We call Cuisines of the Mediterranean the "Meds" kitchen for short, and our third day of Meds was not so bad. My class is a talented group of individuals and while we still have some of the tried and true members of my June 21st-start-date-family, we have some new very welcome additions that really complete our class. I love working with people who have a passion for what they do and a good sense of humor. My class seems to have a good handle on both.
As for today, we'll start with the bad and work our way to the good.
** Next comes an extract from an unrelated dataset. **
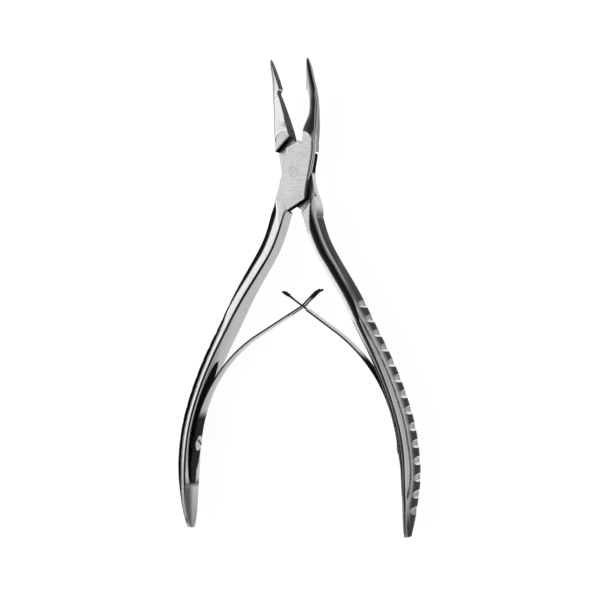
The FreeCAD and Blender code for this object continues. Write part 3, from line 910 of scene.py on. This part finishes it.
def handle_group():
    inputs = [("Outward", "Float", 1.0), ("Across", "Float", 0.0), ("Line Start", "Float", 0.3),
              ("Line End", "Float", 0.7), ("Crown Shade", "Float", 0.5), ("Inner Line Start", "Float", 0.0)]
    outputs = [("Inner Side", "Float"), ("Groove", "Float"), ("Dark", "Float")]
    group, given, out = new_group("handle_zones", inputs, outputs)
    at, up, outside = looks(group, given["Outward"])
    y, across, shade = at["Y"], given["Across"], given["Crown Shade"]
    on_handle, on_top = fade(group, y, *handle_start), fade(group, up, *top_look)
    inner_side = all_of(group, on_handle, fade(group, outside, *inner_look))
    # channel, crown_line, crown, end_inner, end_shade and inner_line are painted shade.
    channel = all_of(group, fade(group, outside, *channel_look), fade(group, across, *channel_edge),
                     fade(group, y, *channel_start), fade(group, y, *channel_end))
    crown_line = all_of(group, on_handle, fade(group, outside, *crown_line_look),
                        band(group, up, given["Line Start"], given["Line End"], line_softness))
    hollow = use(group, dark_corners, Reach=groove_reach, Low=groove_low, High=groove_high)["Mask"]
    # groove marks the finger grooves, which get a painted highlight and lose the crown's painted shade.
    groove = all_of(group, on_handle, fade(group, outside, *groove_look), fade(group, y, *groove_end),
                    hollow)
    slanted = calc(group, "ADD", outside, fade(group, y, *upper_slope))
    crown = all_of(group, on_handle, fade(group, slanted, *crown_look), shade,
                   mixed(group, groove, 1.0, groove_share))
    end_inner = all_of(group, inner_side, fade(group, y, *end_inner_start),
                       fade(group, at["Z"], *end_inner_rise))
    end_shade = all_of(group, fade(group, y, *end_start, 0.0, shade),
                       mixed(group, on_top, 1.0, end_top_share))
    start = given["Inner Line Start"]
    inner_line = all_of(group, on_handle, on_top, band(group, across, *edge_line), edge_line_shade,
                        fade(group, y, start, calc(group, "SUBTRACT", start, edge_line_fade)))
    link(group, inner_side, out["Inner Side"])
    link(group, groove, out["Groove"])
    link(group, strongest(group, crown_line, all_of(group, channel, channel_shade), crown, end_inner,
                          end_shade, inner_line), out["Dark"])
    return group


handle_zones = handle_group()
print("group:", handle_zones.name)

# %% [markdown]
# ### Zones of the jaws
#
# The inner sides of the jaws, where the cups meet, get painted shade. Towards its tip a jaw's top gets a
# painted highlight. Jaw Shade says how much painted shade covers the rest of it: on the front lever it
# stands for the shade of the room's dark band, and on the rear lever it is 0.

# %% Jaw zones
inside_look, inside_start, inside_shade = (0.5, 0.8), (8.6, 9.4), 0.9
land_look, land_start, past_satin = (0.8, 0.9), (8.0, 9.0), (0.3, 0.7)
across_tone, root_tone = (-1.2, 0.3, 0.0, 0.92), (19.0, 13.0, 0.0, 0.75)
jaw_start, jaw_highlight_start = (10.0, 12.0), (20.5, 22.0)
ridge_look, ridge_low_look, ridge_high_look = (0.0, -0.2), (0.3, 0.42), (0.92, 0.85)
side_look, side_shade = (-0.3, -0.5), 0.35


def jaw_group():
    inputs = [("Outward", "Float", 1.0), ("Polished", "Float", 0.0), ("Across Jaw", "Float", 0.0),
              ("Jaw Shade", "Float", 0.0)]
    group, given, out = new_group("jaw_zones", inputs,
                                  [("Inside", "Float"), ("Light", "Float"), ("Dark", "Float")])
    at, up, outside = looks(group, given["Outward"])
    y, on_top = at["Y"], fade(group, up, *land_look)
    # inside, land, side and ridge are painted shade; the top near the tip gets a painted highlight as
    # Light.
    inside = all_of(group, fade(group, y, *inside_start), fade(group, outside, *inside_look))
    tone = strongest(group, fade(group, given["Across Jaw"], *across_tone), fade(group, y, *root_tone))
    land = all_of(group, fade(group, given["Polished"], *past_satin), fade(group, y, *land_start), on_top,
                  tone)
    on_jaw = fade(group, y, *jaw_start)
    ridge = all_of(group, on_jaw, fade(group, outside, *ridge_look), fade(group, up, *ridge_low_look),
                   fade(group, up, *ridge_high_look))
    side = all_of(group, on_jaw, fade(group, outside, *side_look), side_shade)
    link(group, inside, out["Inside"])
    link(group, all_of(group, fade(group, y, *jaw_highlight_start), on_top), out["Light"])
    link(group, strongest(group, all_of(group, given["Jaw Shade"], strongest(group, land, side, ridge)),
                          all_of(group, inside, inside_shade)), out["Dark"])
    return group


jaw_zones = jaw_group()
print("group:", jaw_zones.name)

# %% [markdown]
# ### From masks to steel
#
# The shader that all the pieces share is plain metal, and its grey is what it reflects. Where a mask
# paints shade over the steel, or darkens it, the metal is turned off as well, because a metal that is
# only made darker would still mirror the white floor at a flat angle.

# %% Steel tools
streak_depth, grain_depth, scratch_depth = 0.004, 0.001, 0.003


def new_steel(name):
    steel = bpy.data.materials.new(name)
    steel.use_nodes = True
    shader = steel.node_tree.nodes["Principled BSDF"]
    shader.inputs["Specular IOR Level"].default_value = 0.0
    return steel, steel.node_tree, shader


def finish_steel(tree, shader, value, rough, dark):
    """Grey and gloss of the bare steel, which is dull where the dark share is 1."""
    grey = node(tree, "CombineColor", Red=value, Green=value, Blue=value)
    link(tree, grey.outputs[0], shader.inputs["Base Color"])
    link(tree, rough, shader.inputs["Roughness"])
    link(tree, mixed(tree, dark, 1.0, 0.0), shader.inputs["Metallic"])


def bumps(tree, shader, layers, normal=None):
    """Stacks (height, depth in mm) layers into one bumped normal, over the given one."""
    for height, depth in layers:
        bump = node(tree, "Bump", Height=height, Strength=1.0, Distance=depth * mm)
        if normal is not None:
            link(tree, normal, bump.inputs["Normal"])
        normal = bump.outputs[0]
    link(tree, normal, shader.inputs["Normal"])


def dress(node_name, steel):
    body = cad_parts[node_name]
    body.data.materials.clear()
    body.data.materials.append(steel)


print("grinding lines, depth in mm:", streak_depth)

# %% [markdown]
# ### Marks on a lever
#
# Grinding lines run across the lever and show only on the ground faces. The polish has its fine grain
# everywhere, and two fields of scratches cross each other. The squeeze says how far a streak is drawn
# out along each axis: a small number makes it long.

# %% Lever marks
line_squeeze, line_scale = (0.12, 2.2, 1.0), 1.6
grain_squeeze, grain_scale = (1.0, 3.0, 0.3), 2.0
scratch_fields = ((0.5, 1.3, 0.012), (-1.1, 1.7, 0.01))


def lever_marks(tree, spot, ground):
    """Grinding lines, grain and scratches, each as a height from 0 to 1."""
    lines = use(tree, streaks, Place=spot, Squeeze=line_squeeze, Scale=line_scale)["Height"]
    grain = use(tree, streaks, Place=spot, Squeeze=grain_squeeze, Scale=grain_scale)["Height"]
    fields = [use(tree, scratches, Place=spot, Angle=angle, Scale=scale, Width=width)
              for angle, scale, width in scratch_fields]
    return calc(tree, "MULTIPLY", lines, ground), grain, strongest(tree, *[f["Mask"] for f in fields])


print("scratch fields:", len(scratch_fields))

# %% [markdown]
# ### The levers
#
# Both levers are made of the same steel, and only a few numbers differ: one leans to the light and the
# other away from it, so each gets its own painted shade. The zones choose the tone, the painted shade
# goes over it, and the marks of work and use come last.

# %% Lever steel
polished_grey, ground_grey, brushed_grey, wall_grey = 0.52, 0.92, 0.5, 0.4
# Greys of the painted highlights on the finger grooves and on the tops of the jaws' tips.
groove_highlight_grey, jaw_highlight_grey = 0.85, 0.85
# Greys of the painted shade, a little lighter inside the jaws, and the share of painted shade in corners.
painted_shade_grey, jaw_inside_shade_grey, corner_shade = 0.008, 0.055, 0.95
polished_rough, ground_rough, brushed_rough = 0.08, 0.36, 0.34
smudge_rough, scratch_rough = 0.04, 0.1
line_tone, grain_tones, scratch_tone = 0.84, (1.05, 0.86), 0.78


def lever_steel(name, outward, jaw_level, line_start, line_end, crown_shade, jaw_shade, inner_line_start):
    steel, tree, shader = new_steel(name)
    at = use(tree, place)
    rolled = use(tree, crowned, Place=at["Place"], Facing=at["Facing"], Outward=outward,
                 Jaw_Level=jaw_level)
    joint = use(tree, joint_zones, Outward=outward, Polished=rolled["Polished"])
    handle = use(tree, handle_zones, Outward=outward, Across=rolled["Across"], Line_Start=line_start,
                 Line_End=line_end, Crown_Shade=crown_shade, Inner_Line_Start=inner_line_start)
    jaw = use(tree, jaw_zones, Outward=outward, Polished=rolled["Polished"],
              Across_Jaw=rolled["Across Jaw"], Jaw_Shade=jaw_shade)
    # Painted shade in corners and gaps, left out in the finger grooves.
    corner = use(tree, dark_corners, Reach=1.1 * mm, Low=0.5, High=0.72)["Mask"]
    # dark is the painted shade of all the zones and of the corners.
    dark = strongest(tree, joint["Dark"], handle["Dark"], jaw["Dark"],
                     all_of(tree, corner, mixed(tree, handle["Groove"], corner_shade, 0.0)))
    value = mixed(tree, joint["Ground"], polished_grey, ground_grey)
    for share, tone in ((handle["Inner Side"], brushed_grey), (joint["Wall"], wall_grey),
                        (handle["Groove"], groove_highlight_grey), (jaw["Light"], jaw_highlight_grey),
                        (dark, mixed(tree, jaw["Inside"], painted_shade_grey, jaw_inside_shade_grey))):
        value = mixed(tree, share, value, tone)
    lines, grain, marks = lever_marks(tree, at["Place"], joint["Ground"])
    value = all_of(tree, value, mixed(tree, lines, 1.0, line_tone), mixed(tree, grain, *grain_tones),
                   mixed(tree, marks, 1.0, scratch_tone))
    smudge = use(tree, smudges, Place=at["Place"], Scale=0.22)["Mask"]
    rough = mixed(tree, joint["Ground"], polished_rough, ground_rough)
    rough = mixed(tree, handle["Inner Side"], rough, brushed_rough)
    rough = calc(tree, "ADD", rough, calc(tree, "MULTIPLY", smudge, smudge_rough))
    rough = calc(tree, "ADD", rough, calc(tree, "MULTIPLY", marks, scratch_rough))
    finish_steel(tree, shader, value, rough, dark)
    bumps(tree, shader, ((lines, streak_depth), (grain, grain_depth),
                         (calc(tree, "MULTIPLY", marks, -1.0), scratch_depth)), rolled["Normal"])
    return steel


# crown_shade, jaw_shade and the line limits set how much painted shade each lever gets.
front_steel = lever_steel("front_lever_steel", outward=-1.0, jaw_level=0.6, line_start=0.3, line_end=0.78,
                          crown_shade=0.3, jaw_shade=0.97, inner_line_start=-2.0)
rear_steel = lever_steel("rear_lever_steel", outward=1.0, jaw_level=3.4, line_start=0.6, line_end=0.66,
                         crown_shade=0.9, jaw_shade=0.0, inner_line_start=-44.0)
dress("front_lever", front_steel)
dress("rear_lever", rear_steel)
print("levers dressed in:", front_steel.name, rear_steel.name)

# %% [markdown]
# ### Steel of the small pieces
#
# The rivet's ends are ground flush with the satin joint, and the screws and leaves are polished. One
# function serves them all, as they need no zones, and their corners get painted shade. A leaf is
# darkened along its narrow edges, and it gets painted shade at its end and on its seat, which starts at
# foot_start along the lever.

# %% Small steel
leaf_end = -36.4
# Grey of the painted shade and of the darkened edges, and the share of painted shade in corners.
small_dark_and_shade_grey, small_smudge_rough, small_corner_shade = 0.02, 0.06, 0.7


def small_steel(name, value, rough, edge_darkening=0.0, foot_shade=0.0, foot_start=-66.0):
    steel, tree, shader = new_steel(name)
    at = use(tree, place)
    edge = fade(tree, calc(tree, "ABSOLUTE", at["Facing Z"]), 0.4, 0.8)
    foot = strongest(tree, fade(tree, at["Y"], foot_start, foot_start - 3.0),
                     fade(tree, at["Y"], leaf_end, leaf_end + 1.0))
    grain = use(tree, streaks, Place=at["Place"], Squeeze=(1.0, 1.0, 4.0), Scale=1.5)["Height"]
    smudge = use(tree, smudges, Place=at["Place"], Scale=0.3)["Mask"]
    corner = use(tree, dark_corners, Reach=1.2 * mm, Low=0.25, High=0.8)["Mask"]
    # Painted shade in corners, on a leaf's seat and at its end, with the darkened narrow edges.
    dark_and_shade = strongest(tree, all_of(tree, edge, edge_darkening), all_of(tree, foot, foot_shade),
                      all_of(tree, corner, small_corner_shade))
    tone = all_of(tree, mixed(tree, dark_and_shade, value, small_dark_and_shade_grey), mixed(tree, grain, 1.05, 0.85))
    rough = calc(tree, "ADD", rough, calc(tree, "MULTIPLY", smudge, small_smudge_rough))
    finish_steel(tree, shader, tone, rough, dark_and_shade)
    bumps(tree, shader, ((grain, grain_depth),))
    return steel


print("grey of grime:", small_dark_and_shade_grey)

# %% [markdown]
# ### Rivet and screws
#
# The rivet is the joint's axle, hammered over at both ends and ground flush. It blurs as much as the
# satin round it, so that only its ring shows. The screws are small, bright and rounder, and darker
# than the lands because they mirror the dark bands.

# %% Rivet and screws
rivet_grey, rivet_rough = 0.82, 0.38
screw_grey, screw_rough = 0.5, 0.12
dress("pivot_rivet", small_steel("rivet_end_steel", rivet_grey, rivet_rough))
for name in ("left_spring_screw", "right_spring_screw"):
    dress(name, small_steel("steel_" + name, screw_grey, screw_rough))
    print("dressed:", name)

# %% [markdown]
# ### Leaves
#
# Spring steel is polished on its faces, and its narrow edges are darkened. The seat of each leaf gets
# painted shade, further up on the right one, which the camera sees from its inner side.

# %% Leaves
leaf_grey, leaf_rough = 0.4, 0.14
# Shares of the darkened edges and of the painted shade on the seat and at the end.
leaf_edge_darkening, leaf_foot_shade = 0.95, 0.98
left_foot_start, right_foot_start = -68.0, -50.5
for leaf, foot_start in ((left_leaf, left_foot_start), (right_leaf, right_foot_start)):
    leaf.data.materials.append(small_steel("steel_" + leaf.name, leaf_grey, leaf_rough, leaf_edge_darkening,
                                           leaf_foot_shade, foot_start))
    print("dressed:", leaf.name)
I don't get along with my chef. I'm okay with that because it happens. People don't like me and I'm not going to like everyone I meet either because we are all so unique and different. We think differently, speak differently, act differently, and believe differently. I like that, I like the differences. I don't like when I don't communicate effectively with someone and our relationship is full of misunderstandings and disagreements. I guess the important thing is how you deal with it. I haven't quite figured that out yet but I have 3 weeks. As much trouble as we seem to have communicating, I still think he's a brilliant cook.
One of his simple, beautiful recipes we served today was a toasted pita bread with bell peppers, tomatoes, and cucumber salad called fattoush. It was fresh and light. I loved the tang of the red wine vinegar soaked pita chips and the cool, sweetness of the cucumbers. It was also our last day of Middle Eastern cuisine, which is my favorite three days of the meal rotation here.